------ Data block
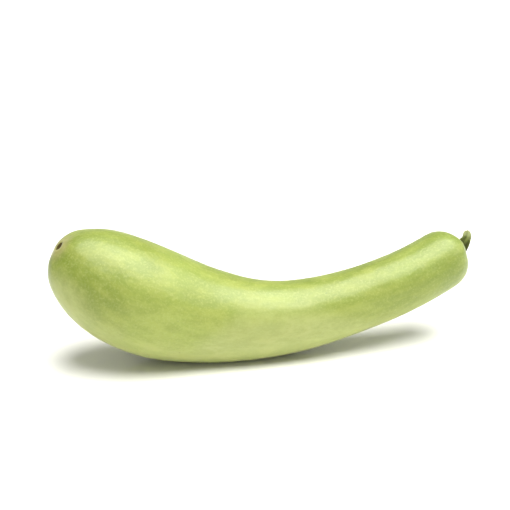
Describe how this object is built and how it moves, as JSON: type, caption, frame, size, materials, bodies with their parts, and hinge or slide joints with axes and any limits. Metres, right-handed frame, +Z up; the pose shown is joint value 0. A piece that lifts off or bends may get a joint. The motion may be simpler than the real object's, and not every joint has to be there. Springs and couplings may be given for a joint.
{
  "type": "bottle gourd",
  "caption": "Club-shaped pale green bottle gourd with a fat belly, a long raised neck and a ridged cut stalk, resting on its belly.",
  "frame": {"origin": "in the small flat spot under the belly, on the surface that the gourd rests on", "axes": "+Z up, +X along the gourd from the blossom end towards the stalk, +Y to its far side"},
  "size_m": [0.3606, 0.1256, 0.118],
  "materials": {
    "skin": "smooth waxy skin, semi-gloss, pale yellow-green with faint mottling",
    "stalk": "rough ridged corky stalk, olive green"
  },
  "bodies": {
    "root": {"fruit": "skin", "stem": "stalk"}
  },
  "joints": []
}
------------
• [Written request]: Copy the material above, line for line.

• [Worked solution]:
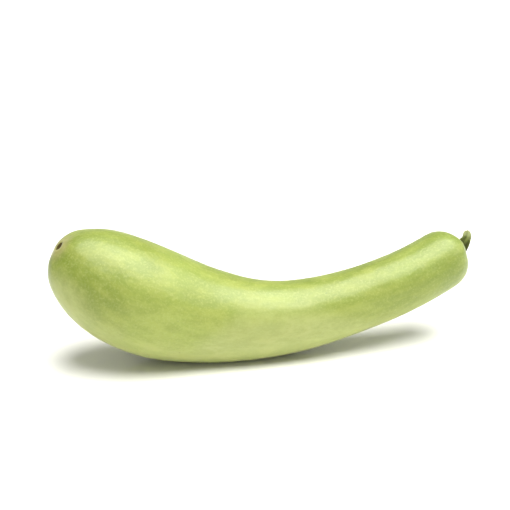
Describe how this object is built and how it moves, as JSON: type, caption, frame, size, materials, bodies with their parts, and hinge or slide joints with axes and any limits. Metres, right-handed frame, +Z up; the pose shown is joint value 0. A piece that lifts off or bends may get a joint. The motion may be simpler than the real object's, and not every joint has to be there. Springs and couplings may be given for a joint.
{
  "type": "bottle gourd",
  "caption": "Club-shaped pale green bottle gourd with a fat belly, a long raised neck and a ridged cut stalk, resting on its belly.",
  "frame": {"origin": "in the small flat spot under the belly, on the surface that the gourd rests on", "axes": "+Z up, +X along the gourd from the blossom end towards the stalk, +Y to its far side"},
  "size_m": [0.3606, 0.1256, 0.118],
  "materials": {
    "skin": "smooth waxy skin, semi-gloss, pale yellow-green with faint mottling",
    "stalk": "rough ridged corky stalk, olive green"
  },
  "bodies": {
    "root": {"fruit": "skin", "stem": "stalk"}
  },
  "joints": []
}